Итак, я вступила в бой с облегчённым маслом. Разница во времени не позволяла мне сразу же позвонить в Бельгию, и я начала наводить справки о японских центрах потребления и прочих министерствах здравоохранения, чтобы узнать, как развивались гастрономические вкусы населения по отношению к сливочному маслу и как это влияло на содержание холестерина в крови нации. Выходило, что японцы потребляли всё больше и больше масла, а полнота и сердечные болезни не переставали захватывать территорию Страны Восходящего Солнца.
Когда подошло время, я позвонила в маленький бельгийский кооператив. Родной акцент на другом конце провода несказанно взволновал меня. Мой соотечественник, польщённый звонком из Японии, продемонстрировал прекрасную компетенцию. Десять минут спустя я получала двадцать страниц факса с подробным описанием на французском языке нового метода по производству облегчённого масла, права на который принадлежали бельгийскому кооперативу.
Я составила отчёт века. Начинался он исследованием рынка: потребление японцами сливочного масла, развитие с 1950 года, параллельное ухудшение здоровья, связанное с чрезмерным усвоением масляных жиров. Затем, я описывала устаревшие методы извлечения жиров, новую бельгийскую технологию, значительные преимущества и т.д. Поскольку я должна была написать все это по-английски, то унесла работу домой: мне нужен был словарь, чтобы перевести технические термины. Всю ночь я не спала.

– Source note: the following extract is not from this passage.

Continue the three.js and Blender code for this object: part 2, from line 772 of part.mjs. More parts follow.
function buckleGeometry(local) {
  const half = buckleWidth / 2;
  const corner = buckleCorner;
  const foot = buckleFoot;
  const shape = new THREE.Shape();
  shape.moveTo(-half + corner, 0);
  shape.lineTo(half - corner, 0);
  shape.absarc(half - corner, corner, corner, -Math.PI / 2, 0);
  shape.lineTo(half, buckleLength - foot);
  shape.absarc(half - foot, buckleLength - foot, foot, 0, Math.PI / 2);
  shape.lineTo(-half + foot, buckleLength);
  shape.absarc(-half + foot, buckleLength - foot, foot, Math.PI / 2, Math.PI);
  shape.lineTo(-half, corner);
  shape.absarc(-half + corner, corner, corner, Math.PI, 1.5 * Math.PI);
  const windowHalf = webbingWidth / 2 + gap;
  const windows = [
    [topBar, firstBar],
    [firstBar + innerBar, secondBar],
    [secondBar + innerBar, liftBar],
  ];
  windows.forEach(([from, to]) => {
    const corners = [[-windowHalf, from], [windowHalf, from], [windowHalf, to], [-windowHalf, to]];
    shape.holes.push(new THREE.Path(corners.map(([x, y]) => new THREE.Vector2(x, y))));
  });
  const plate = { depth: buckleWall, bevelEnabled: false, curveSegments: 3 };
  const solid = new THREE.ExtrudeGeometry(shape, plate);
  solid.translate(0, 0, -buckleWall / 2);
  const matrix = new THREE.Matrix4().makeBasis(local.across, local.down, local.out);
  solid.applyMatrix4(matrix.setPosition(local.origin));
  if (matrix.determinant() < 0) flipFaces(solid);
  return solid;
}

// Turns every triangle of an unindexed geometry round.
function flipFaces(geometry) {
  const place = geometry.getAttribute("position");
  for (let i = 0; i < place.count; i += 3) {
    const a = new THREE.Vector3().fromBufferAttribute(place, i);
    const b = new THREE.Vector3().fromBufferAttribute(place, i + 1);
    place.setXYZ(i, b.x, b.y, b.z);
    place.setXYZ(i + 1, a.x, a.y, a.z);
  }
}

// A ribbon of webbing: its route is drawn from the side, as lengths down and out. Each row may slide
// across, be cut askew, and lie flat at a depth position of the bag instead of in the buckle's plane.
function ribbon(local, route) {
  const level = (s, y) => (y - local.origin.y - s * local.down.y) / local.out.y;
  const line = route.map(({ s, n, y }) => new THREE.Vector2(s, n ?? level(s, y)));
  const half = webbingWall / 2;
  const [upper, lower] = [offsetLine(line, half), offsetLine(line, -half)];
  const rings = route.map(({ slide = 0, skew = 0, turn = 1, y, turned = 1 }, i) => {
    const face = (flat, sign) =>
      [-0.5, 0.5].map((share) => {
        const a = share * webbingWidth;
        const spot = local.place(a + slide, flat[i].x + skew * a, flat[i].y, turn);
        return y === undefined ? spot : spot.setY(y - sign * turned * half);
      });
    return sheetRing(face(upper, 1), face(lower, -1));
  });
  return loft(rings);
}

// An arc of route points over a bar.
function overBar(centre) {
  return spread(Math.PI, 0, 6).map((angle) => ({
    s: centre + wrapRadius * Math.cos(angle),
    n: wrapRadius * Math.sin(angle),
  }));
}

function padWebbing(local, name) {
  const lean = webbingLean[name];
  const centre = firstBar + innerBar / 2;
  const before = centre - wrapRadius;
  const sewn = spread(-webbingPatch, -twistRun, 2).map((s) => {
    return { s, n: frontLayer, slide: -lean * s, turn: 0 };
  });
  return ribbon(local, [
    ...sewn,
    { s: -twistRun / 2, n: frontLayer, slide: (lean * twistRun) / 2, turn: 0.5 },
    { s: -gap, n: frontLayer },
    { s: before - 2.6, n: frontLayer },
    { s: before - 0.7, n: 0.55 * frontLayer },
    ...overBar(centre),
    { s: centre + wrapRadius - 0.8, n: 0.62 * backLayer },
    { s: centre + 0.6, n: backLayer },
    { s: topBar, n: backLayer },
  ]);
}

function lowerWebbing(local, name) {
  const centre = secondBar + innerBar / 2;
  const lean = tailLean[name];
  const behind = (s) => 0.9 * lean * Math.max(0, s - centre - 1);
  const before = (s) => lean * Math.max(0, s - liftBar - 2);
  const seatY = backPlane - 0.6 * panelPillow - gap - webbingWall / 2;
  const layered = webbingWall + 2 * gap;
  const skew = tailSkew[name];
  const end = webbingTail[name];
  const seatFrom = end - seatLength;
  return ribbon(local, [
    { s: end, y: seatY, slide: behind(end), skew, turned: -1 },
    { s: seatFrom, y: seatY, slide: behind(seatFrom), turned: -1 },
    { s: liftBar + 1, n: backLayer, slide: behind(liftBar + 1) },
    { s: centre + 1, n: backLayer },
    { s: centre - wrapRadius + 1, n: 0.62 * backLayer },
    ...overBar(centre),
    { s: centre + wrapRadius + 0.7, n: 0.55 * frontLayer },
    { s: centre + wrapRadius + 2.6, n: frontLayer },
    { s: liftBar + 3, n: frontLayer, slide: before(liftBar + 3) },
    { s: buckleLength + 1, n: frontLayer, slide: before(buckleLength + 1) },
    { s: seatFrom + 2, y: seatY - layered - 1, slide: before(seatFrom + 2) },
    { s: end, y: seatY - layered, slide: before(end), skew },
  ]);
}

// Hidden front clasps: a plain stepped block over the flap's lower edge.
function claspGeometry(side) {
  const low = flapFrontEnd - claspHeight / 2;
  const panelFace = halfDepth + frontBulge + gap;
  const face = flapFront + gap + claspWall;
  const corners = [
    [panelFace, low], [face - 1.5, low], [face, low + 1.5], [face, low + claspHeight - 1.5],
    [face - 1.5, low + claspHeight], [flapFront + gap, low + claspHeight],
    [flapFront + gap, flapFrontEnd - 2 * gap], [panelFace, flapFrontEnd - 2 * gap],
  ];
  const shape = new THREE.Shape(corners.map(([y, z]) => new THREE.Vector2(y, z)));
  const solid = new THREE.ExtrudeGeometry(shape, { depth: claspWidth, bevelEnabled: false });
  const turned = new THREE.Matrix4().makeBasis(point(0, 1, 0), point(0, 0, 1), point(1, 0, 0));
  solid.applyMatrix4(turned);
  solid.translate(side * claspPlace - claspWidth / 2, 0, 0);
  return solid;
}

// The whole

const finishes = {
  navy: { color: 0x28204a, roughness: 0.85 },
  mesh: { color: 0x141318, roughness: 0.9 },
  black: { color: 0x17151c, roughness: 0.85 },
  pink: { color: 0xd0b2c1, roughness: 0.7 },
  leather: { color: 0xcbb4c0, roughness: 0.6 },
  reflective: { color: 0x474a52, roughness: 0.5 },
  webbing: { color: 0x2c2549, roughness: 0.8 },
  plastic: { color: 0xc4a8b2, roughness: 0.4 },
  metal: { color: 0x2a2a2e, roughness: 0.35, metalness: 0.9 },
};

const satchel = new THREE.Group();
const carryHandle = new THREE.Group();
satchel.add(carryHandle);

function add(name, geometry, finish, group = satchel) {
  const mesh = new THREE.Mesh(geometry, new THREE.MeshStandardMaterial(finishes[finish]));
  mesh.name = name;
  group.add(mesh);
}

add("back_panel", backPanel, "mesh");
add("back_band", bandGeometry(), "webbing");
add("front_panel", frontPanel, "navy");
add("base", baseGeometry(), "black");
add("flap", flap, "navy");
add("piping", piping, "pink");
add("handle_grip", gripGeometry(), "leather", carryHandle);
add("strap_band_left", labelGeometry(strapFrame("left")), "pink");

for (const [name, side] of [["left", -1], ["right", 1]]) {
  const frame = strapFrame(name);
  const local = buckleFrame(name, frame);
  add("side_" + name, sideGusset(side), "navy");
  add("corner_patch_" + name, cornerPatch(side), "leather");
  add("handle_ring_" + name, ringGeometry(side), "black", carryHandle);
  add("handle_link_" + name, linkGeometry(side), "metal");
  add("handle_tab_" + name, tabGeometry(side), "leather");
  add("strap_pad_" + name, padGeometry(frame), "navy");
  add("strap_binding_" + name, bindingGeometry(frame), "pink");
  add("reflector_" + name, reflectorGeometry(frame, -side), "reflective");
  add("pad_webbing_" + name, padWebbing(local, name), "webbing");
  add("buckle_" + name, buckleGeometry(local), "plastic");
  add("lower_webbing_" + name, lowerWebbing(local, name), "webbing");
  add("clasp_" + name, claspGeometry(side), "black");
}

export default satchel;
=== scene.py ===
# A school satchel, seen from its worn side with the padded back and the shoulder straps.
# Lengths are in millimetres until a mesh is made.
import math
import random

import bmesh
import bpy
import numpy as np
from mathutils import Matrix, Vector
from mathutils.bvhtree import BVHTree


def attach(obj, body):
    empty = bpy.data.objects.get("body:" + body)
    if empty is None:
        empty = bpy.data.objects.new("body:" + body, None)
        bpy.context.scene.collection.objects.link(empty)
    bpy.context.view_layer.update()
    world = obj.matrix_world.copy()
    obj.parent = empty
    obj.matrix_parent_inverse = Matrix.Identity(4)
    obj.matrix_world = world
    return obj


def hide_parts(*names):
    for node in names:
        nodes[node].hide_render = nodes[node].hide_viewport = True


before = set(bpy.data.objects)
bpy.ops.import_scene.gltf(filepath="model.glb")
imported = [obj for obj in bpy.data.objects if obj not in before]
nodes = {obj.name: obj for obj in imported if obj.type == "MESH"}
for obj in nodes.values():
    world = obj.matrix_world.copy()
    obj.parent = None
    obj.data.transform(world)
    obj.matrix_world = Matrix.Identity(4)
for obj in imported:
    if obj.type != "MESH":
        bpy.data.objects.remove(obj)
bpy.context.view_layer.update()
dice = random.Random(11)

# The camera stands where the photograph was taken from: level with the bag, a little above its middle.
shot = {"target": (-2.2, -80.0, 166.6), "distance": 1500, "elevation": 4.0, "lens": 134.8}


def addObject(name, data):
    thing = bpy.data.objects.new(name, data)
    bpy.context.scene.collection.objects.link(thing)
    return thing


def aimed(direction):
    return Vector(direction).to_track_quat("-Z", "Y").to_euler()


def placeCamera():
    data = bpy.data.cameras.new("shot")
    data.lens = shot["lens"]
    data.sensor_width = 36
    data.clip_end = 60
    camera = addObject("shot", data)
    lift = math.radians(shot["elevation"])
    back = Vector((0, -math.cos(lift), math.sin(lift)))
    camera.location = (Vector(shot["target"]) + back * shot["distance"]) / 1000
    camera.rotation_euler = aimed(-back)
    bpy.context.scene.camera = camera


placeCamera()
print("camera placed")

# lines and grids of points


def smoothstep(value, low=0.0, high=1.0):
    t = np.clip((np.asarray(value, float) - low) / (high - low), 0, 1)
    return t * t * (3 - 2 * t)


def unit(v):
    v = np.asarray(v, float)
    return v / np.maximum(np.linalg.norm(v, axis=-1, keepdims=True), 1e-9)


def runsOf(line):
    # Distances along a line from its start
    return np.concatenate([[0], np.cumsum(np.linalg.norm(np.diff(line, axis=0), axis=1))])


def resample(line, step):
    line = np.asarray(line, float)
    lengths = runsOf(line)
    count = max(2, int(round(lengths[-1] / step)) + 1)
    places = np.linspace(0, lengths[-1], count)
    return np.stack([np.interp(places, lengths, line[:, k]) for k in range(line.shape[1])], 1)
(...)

На следующее утро я прибыла в Юмимото на два часа раньше, чтобы напечатать отчёт, вручить его господину Тенси и не опоздать на своё рабочее место в офисе господина Саито.
Который сразу вызвал меня:
— Я проверил ваши ксерокопии, которые вы вчера оставили у меня на столе. Вы делаете успехи, но это все ещё не отличный результат. Сделайте ещё раз.